Mais c'est Gabriel Bach qui, pendant des mois, a dirigé l'enquête préliminaire, à la tête d'une équipe d'environ 40 policiers déployés dans une prison du nord d'Israël, intitulée pour l'occasion "Camp Iyar" et spécialement dédiée au prisonnier Eichmann.
Soixante ans plus tard, Gabriel Bach n'a rien oublié: "Pas un jour ne passe sans que je ne me souvienne d'un élément en particulier, d'une pièce à conviction, ou d'un moment précis du procès Eichmann."
Avant de rencontrer le nazi, certains récits de ses victimes étaient déjà gravés dans son esprit. Comme celui où Eichmann force des détenus des camps d'extermination à écrire des cartes postales à leurs proches pour vanter la "beauté" d'Auschwitz pour encourager le plus de Juifs possibles à monter dans des trains les acheminant vers leur propre mort.
A sa première rencontre avec Eichmann, Gabriel Bach l'informe qu'il mène l'enquête. "Je lui ai dit que s'il avait un problème particulier, physique ou autre, ou concernant sa famille, je serai disposé à lui parler", dit-il.
Mais il restreint ensuite ses contacts directs avec le nazi afin de s'assurer de ne pas lui divulguer des éléments de l'enquête.
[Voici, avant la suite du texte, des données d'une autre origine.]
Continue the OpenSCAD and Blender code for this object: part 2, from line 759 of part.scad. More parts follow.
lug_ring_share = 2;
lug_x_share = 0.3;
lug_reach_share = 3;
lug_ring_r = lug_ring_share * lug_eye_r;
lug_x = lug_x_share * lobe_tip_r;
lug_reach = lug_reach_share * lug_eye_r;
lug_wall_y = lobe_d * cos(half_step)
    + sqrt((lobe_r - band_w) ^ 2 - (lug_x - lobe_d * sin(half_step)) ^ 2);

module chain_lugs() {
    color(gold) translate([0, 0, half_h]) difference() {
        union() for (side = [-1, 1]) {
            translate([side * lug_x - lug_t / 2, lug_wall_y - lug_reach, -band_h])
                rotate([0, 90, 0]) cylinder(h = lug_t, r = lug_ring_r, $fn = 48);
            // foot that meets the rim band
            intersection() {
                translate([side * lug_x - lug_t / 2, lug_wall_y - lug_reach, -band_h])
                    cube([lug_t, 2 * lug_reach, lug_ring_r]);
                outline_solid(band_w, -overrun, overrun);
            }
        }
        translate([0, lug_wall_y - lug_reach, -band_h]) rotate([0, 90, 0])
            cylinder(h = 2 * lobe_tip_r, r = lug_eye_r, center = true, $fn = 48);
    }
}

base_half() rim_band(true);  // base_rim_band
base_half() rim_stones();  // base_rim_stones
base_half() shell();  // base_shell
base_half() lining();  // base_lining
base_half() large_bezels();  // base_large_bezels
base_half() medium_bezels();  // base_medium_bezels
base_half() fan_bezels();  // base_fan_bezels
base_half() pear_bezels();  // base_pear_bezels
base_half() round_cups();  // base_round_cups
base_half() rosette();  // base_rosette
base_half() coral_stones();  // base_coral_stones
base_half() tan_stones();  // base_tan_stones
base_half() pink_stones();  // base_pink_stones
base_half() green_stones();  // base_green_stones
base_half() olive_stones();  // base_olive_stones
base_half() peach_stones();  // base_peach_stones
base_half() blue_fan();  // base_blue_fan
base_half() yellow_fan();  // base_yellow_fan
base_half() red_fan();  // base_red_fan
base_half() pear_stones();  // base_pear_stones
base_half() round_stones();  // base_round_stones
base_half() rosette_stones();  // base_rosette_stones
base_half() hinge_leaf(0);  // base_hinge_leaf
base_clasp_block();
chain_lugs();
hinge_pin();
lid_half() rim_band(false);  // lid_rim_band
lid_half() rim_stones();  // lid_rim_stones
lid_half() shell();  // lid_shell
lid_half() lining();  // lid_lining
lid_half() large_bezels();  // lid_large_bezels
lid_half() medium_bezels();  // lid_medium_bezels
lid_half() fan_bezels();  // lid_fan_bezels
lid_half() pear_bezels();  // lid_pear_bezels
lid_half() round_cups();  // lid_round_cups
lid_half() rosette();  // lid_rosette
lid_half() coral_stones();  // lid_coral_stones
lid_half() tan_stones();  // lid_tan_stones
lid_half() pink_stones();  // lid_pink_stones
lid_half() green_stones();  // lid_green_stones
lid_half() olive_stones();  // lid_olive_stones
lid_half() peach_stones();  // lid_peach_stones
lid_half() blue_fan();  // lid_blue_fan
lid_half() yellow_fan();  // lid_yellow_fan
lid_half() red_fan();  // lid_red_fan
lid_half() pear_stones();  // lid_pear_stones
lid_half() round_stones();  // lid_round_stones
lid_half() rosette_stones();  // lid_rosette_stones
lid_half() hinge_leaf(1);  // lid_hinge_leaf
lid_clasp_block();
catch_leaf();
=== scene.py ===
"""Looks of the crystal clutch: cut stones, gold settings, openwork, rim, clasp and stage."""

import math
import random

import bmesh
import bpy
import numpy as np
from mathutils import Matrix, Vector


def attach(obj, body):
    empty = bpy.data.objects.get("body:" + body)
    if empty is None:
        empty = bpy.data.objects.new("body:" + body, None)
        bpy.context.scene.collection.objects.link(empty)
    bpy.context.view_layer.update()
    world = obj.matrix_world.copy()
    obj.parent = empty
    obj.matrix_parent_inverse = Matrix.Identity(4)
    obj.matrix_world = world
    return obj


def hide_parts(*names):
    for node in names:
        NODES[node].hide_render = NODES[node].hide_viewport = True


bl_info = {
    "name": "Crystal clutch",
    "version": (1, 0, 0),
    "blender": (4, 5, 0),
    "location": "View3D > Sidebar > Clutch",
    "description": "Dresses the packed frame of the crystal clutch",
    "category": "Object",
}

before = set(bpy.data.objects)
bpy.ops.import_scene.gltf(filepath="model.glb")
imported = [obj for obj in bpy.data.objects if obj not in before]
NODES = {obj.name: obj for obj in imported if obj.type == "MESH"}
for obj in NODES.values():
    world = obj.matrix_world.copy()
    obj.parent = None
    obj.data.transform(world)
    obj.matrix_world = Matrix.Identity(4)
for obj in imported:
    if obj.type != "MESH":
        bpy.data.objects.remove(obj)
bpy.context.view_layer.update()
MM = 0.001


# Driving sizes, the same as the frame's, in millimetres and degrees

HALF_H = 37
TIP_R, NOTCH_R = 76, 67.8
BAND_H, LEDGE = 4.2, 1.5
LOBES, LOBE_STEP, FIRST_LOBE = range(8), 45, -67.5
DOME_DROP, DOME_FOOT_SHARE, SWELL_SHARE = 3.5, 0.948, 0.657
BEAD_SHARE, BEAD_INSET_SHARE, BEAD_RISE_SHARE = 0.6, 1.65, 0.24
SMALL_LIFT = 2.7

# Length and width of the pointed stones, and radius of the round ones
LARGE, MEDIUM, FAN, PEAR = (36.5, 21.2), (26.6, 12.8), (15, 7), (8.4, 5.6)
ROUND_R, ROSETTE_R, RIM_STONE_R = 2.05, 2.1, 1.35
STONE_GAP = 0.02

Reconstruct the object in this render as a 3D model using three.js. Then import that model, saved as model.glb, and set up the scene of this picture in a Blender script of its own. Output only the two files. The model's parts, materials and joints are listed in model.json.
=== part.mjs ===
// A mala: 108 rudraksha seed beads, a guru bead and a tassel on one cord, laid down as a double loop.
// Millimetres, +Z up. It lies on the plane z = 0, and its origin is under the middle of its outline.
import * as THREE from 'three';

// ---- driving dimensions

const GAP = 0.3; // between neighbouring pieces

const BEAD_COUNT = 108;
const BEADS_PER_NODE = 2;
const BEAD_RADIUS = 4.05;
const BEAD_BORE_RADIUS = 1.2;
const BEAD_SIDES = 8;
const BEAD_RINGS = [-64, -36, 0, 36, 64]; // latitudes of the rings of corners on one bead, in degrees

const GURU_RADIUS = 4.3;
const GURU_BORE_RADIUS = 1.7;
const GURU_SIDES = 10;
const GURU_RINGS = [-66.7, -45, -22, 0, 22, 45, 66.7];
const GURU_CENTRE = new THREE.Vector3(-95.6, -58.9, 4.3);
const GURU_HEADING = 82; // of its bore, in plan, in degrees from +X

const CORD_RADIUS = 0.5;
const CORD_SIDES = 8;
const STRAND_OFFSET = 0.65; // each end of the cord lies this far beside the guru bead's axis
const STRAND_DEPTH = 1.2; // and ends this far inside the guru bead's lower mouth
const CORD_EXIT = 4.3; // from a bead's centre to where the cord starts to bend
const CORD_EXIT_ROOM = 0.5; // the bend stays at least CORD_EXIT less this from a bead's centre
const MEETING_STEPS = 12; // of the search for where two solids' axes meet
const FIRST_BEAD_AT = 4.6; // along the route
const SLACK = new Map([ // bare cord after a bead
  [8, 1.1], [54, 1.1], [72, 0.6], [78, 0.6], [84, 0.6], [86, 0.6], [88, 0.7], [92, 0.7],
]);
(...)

Gabriel Bach se souvient d'un rare moment où Eichmann a perdu son sang-froid, pour une raison pour le moins inattendue. L'accusé était amené au tribunal pour voir des images des camps de la mort. Durant la projection, Eichmann a semblé agité. M. Bach lui a alors demandé ce qui le tiraillait.
"Malgré la promesse qu'il serait toujours amené en salle d'audience en costume bleu, on lui avait donné un costume gris", aurait déclaré Eichmann, selon M. Bach.
- Mission accomplie -
Eichmann n'était pas le premier nazi rencontré par Gabriel Bach. Lorsqu'il était enfant, ce dernier vivait à Berlin et fréquentait une école près d'une place alors baptisée Adolf-Hitler.
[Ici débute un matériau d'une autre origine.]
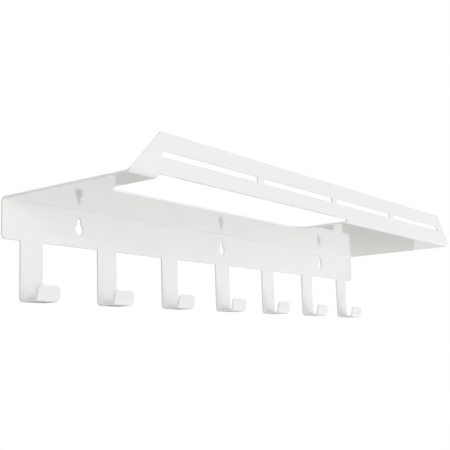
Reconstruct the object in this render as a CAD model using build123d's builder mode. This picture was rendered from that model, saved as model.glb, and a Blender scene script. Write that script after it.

Face à la montée de l'antisémitisme, sa famille quitte Berlin à l'automne 1938, deux semaines avant la "Nuit de cristal" du 9 novembre lors de laquelle des synagogues ont été incendiées et des dizaines de Juifs tués à travers l'Allemagne.
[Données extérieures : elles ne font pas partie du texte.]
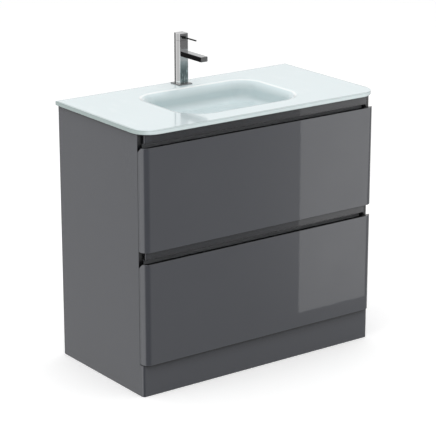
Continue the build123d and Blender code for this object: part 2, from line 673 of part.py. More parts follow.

A la gare de Berlin, courant pour attraper son train en direction des Pays-Bas, Gabriel Bach se souvient encore d'un coup de pied donné par un officier nazi, sur la plateforme d'embarquement. "J'ai été littéralement botté hors d'Allemagne", dit-il.
Après un passage aux Pays-Bas, la famille s'embarque pour la Palestine.
Alors sous colonie britannique, une partie de la Palestine devient Israël en 1948. A la même période, Eichmann obtient une autorisation pour se rendre en Argentine où il arrivera en août 1950 et travaillera dans une entreprise de construction, puis comme contremaître aux usines Mercedes-Benz sous une fausse identité jusqu'à ce que son passé le rattrape.
Le 15 décembre 1961, la sentence tombe: pendaison. Eichmann fait appel mais la demande est rejetée. Il ne lui reste plus comme seul espoir la grâce du président Itzhak Ben-Zvi.
Fin mai 1962, les procureurs apprennent que le président est sur le point de trancher. Une nouvelle question surgit et divise les magistrats: quand exécuter Eichmann si la sentence est confirmée?
Certains disaient qu'"il ne fallait pas se presser", se souvient Gabriel Bach. Lui n'est pas d'accord: le jeune procureur craint qu'un sympathisant nazi à l'étranger ne prenne un enfant juif en otage et menace de le tuer pour tenter de faire annuler l'éventuelle pendaison.
Si la demande de grâce est "refusée à 23H00, nous devons exécuter (Eichmann) à minuit", plaide-t-il. Et "c'est ce qui s'est produit", dans la nuit du 31 mai au 1er juin. "La police m'a invité sur place. Mais je ne voulais pas être présent. Notre boulot était déjà fait."